Era um grupo de Mães de alguns dos jogadores da equipa, e não se coibiam de resondar tanto o árbitro como os elementos da equipa adversária com os mais diversos impropérios que fariam corar de vergonha até algum menos púdico que por ali andasse. E por serem impropérios impróprios para jovens ouvidos, um agente da autoridade que estava ali perto chegou-se ao pé das Senhoras e polidamente advertiu que não era correcta forma como estavam a tratar o Sr. árbitro, a sua mãe e demais familiares até umas quantas gerações anteriores. As Senhoras entenderam, pediram desculpas e refrearam um pouco a salutar agressividade.

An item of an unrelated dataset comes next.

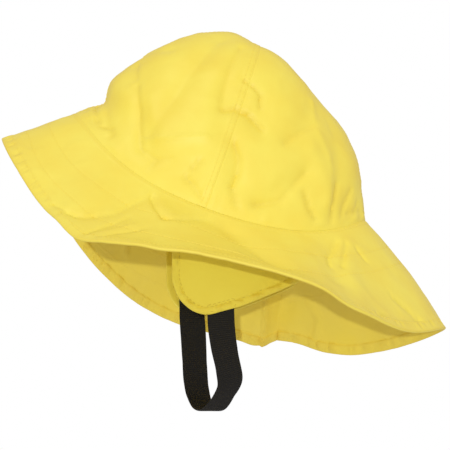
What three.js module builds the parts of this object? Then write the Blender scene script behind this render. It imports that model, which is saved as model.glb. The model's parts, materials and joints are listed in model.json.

Mas como não eram de ferro, lá houve uma jogada em que um dos adversários pregou uma rasteira a um jovem atacante que corria com a bola, bem posicionado para conseguir uma boa jogada de ataque, falta evidente mas que o árbitro não assinalou!
“Ah seu p” começou por gritar a mãe do jovem rasteirado (percebia-se que o que viria a seguir seria uma equiparação do árbitro ao profissional que tem por ofício remendar aqueles objectos onde se põe a sopa a cozer, vulgo panelas…) mas, lembrando-se a tempo do agente da autoridade que a tinha admoestado, gritou a plenos pulmões:
- Ah seu… político!!
olhando com um sorriso de orelha a orelha para o dito agente que lhe respondeu com um outro sorriso e um leve encolher de ombros.
Pois mesmo que apeteça gritar assim, coloquemos um sorriso, encolhamos os ombros e vamos votar nas próximas “elheições”, para que possamos depois exigir que todos cumpram os seus deveres sem temor de ouvir epítetos menos próprios nem que haja necessidade de qualquer advertência por qualquer agente de uma qualquer autoridade, porque como é bem sabido, para além de ser, é preciso também parecer!